Rewrote setpgid_panic.c from a bare single-threaded loop into a configurable multi-strategy racer: added tunable spin-delay sweep (0..N) between fork and setpgid to give the child time to enter exit1 and acquire p_token; added parallel racer processes (configurable count); added optional periodic sched_yield() during the spin for same-CPU scheduling coverage; documented the full race mechanism with line citations in source comments. Added build.sh, run.sh, env.txt, VERDICT.md, manifest.json, fix.diff. These were honest attempts to widen the race window; they failed because the race is structurally impossible, not because timing was off.

Verified recommended fix

Defense-in-depth only (no exploitable vulnerability): remove the dead but erroneous lwkt_reltoken(&prg->proc_token) at kern_proc.c:764 -- the token is genuinely not held there. fix.diff (git-apply-able, verified) replaces the line with a comment explaining why.

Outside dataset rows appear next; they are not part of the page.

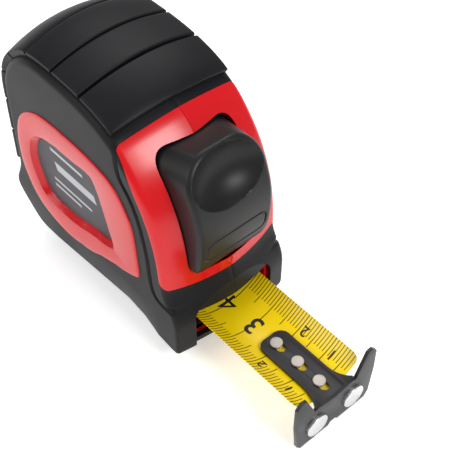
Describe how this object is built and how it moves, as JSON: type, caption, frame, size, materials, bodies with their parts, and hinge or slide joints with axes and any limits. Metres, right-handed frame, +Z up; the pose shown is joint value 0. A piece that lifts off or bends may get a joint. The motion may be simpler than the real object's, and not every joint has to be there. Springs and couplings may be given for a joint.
{
  "type": "tape measure",
  "caption": "Pocket tape measure with rubber-grip case, hollow steel blade drawn out a little, floating magnetic end hook, thumb lock and belt clip.",
  "frame": {"origin": "middle of the case's flat base, on its middle plane", "axes": "+X the way the blade comes out, +Y towards the side with the belt clip, +Z up"},
  "size_m": [0.1158, 0.0431, 0.078],
  "materials": {
    "red_shell": "gloss",
    "black_rubber": "matte",
    "label": "satin",
    "inner_plastic": "matte",
    "blade_yellow": "satin",
    "spring_steel": "brushed",
    "rivet_steel": "polished",
    "black_steel": "satin",
    "magnet": "polished",
    "button_black": "satin"
  },
  "bodies": {
    "case": {"case_left": "red_shell", "case_right": "red_shell", "overmould_left": "black_rubber", "overmould_right": "black_rubber", "top_grip": "black_rubber", "label_left": "label", "label_right": "label", "blade_guide": "inner_plastic", "reel_post": "inner_plastic", "lock_pin": "spring_steel", "lock_spring": "spring_steel", "case_screws": "black_steel", "belt_clip": "spring_steel", "clip_screw": "black_steel"},
    "reel": {"reel_drum": "inner_plastic", "drum_cover": "inner_plastic", "power_spring": "spring_steel", "blade_coil": "blade_yellow"},
    "blade": {"blade": "blade_yellow", "blade_rivets": "rivet_steel"},
    "hook": {"hook": "black_steel", "hook_magnets": "magnet"},
    "button": {"lock_button": "button_black", "brake_pads": "black_rubber"}
  },
  "joints": [
    {"name": "blade_slide", "type": "slide", "parent": "case", "child": "blade", "axis": [1, 0, 0], "range_m": [-0.034, 0.025]},
    {"name": "reel_spin", "type": "hinge", "parent": "case", "child": "reel", "pos_m": [-0.009, 0, 0.0342], "axis": [0, 1, 0], "range_deg": [-61, 82.5]},
    {"name": "hook_slide", "type": "slide", "parent": "blade", "child": "hook", "axis": [1, 0, 0], "range_m": [-0.0018, 0]},
    {"name": "button_press", "type": "hinge", "parent": "case", "child": "button", "pos_m": [0.0225, 0, 0.027], "axis": [0, -1, 0], "range_deg": [0, 5], "stiffness_Nm_per_rad": 1.5, "deforming": ["lock_spring"]}
  ],
  "couplings": [
    {"joint": "reel_spin", "follows": "blade_slide", "rad_per_m": -42.017}
  ]
}
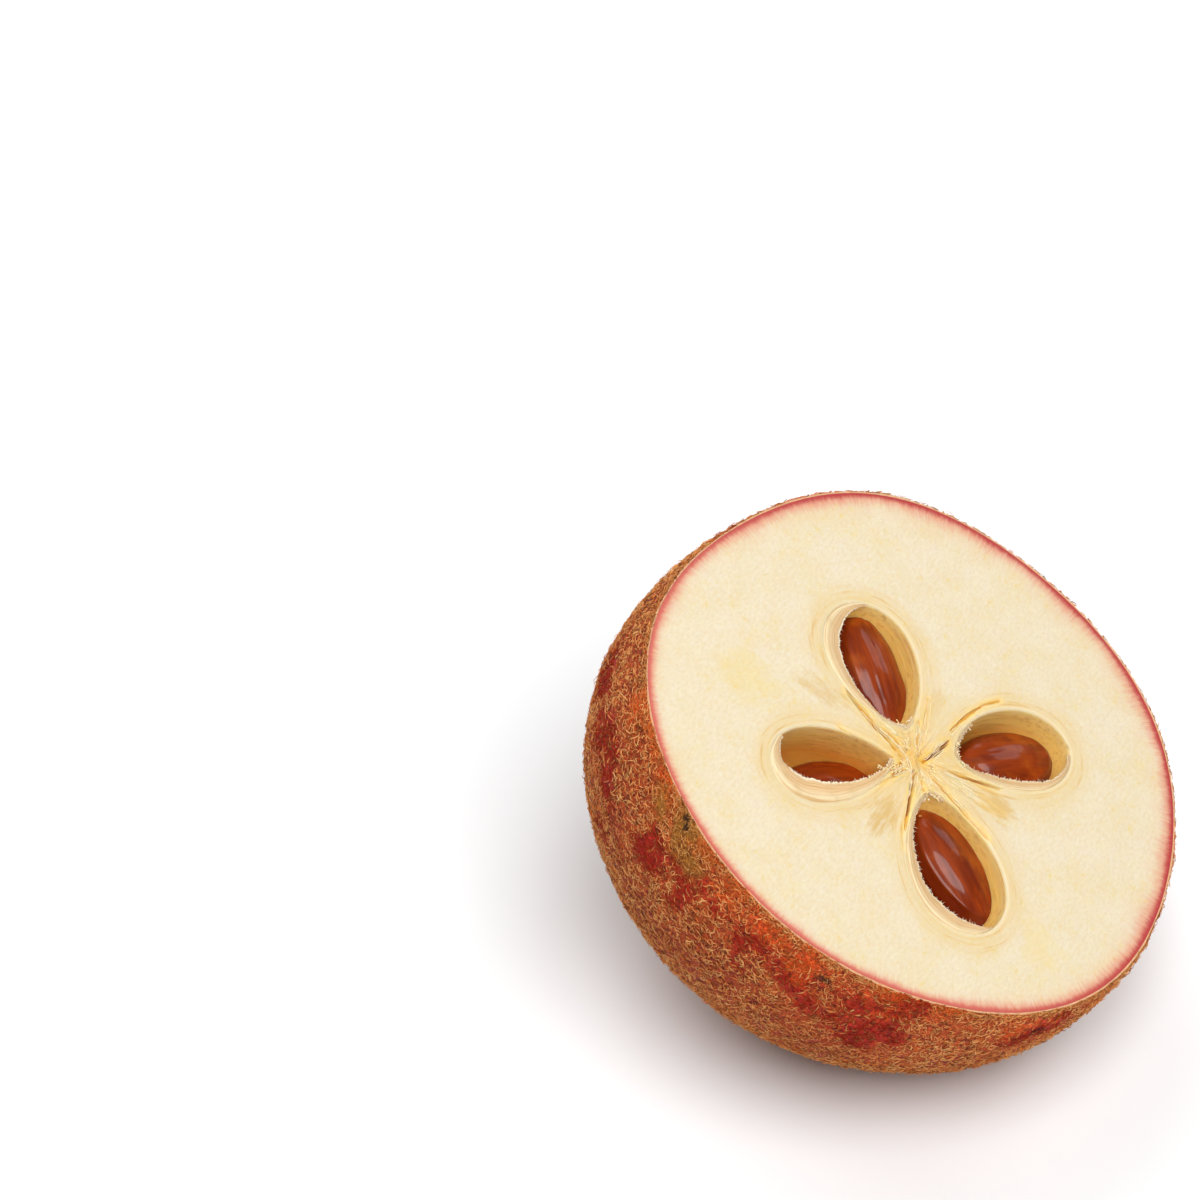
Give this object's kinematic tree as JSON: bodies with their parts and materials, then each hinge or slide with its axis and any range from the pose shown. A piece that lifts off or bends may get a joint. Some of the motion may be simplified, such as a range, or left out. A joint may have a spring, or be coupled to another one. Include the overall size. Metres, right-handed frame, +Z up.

Supersedes the finding's proposal (same deletion, with explanatory comment).

Verdict

FALSE POSITIVE -- the lwkt_reltoken at kern_proc.c:764 IS genuinely erroneous code (releases an un-held token), but the error branch at :763 that reaches it is DEAD CODE on master DEV. The only caller path (sys_setpgid -> enterpgrp) makes it unreachable: pfind() at kern_prot.c:372 does PHOLD(targp) (p->p_lock >= 1), which is held until PRELE at kern_prot.c:415 (AFTER enterpgrp at :409). The sole path to SZOMB -- proc_move_allproc_zombie at kern_proc.c:1189 -- calls PSTALL(p,"reap1",0) at :1185 which blocks (tsleep) until p_lock==0 (sys/sys/proc.h:489, kern_proc.c:302-336). The kernel's own comment at kern_exit.c:501-503 confirms this: 'proc_move_allproc_zombie() will block on the PHOLD() the parent is doing.' So the target stays SACTIVE throughout enterpgrp; pfindn at :763 always finds it -> success path -> the error branch never executes. The race the finding describes (child SZOMB between pfind and pfindn) is structurally impossible. Confirmed empirically: ~850K race iterations across 6 strategies (no delay, wide sweep 0-150K, 8 parallel racers, sched_yield) produced zero panics; guest stayed healthy throughout.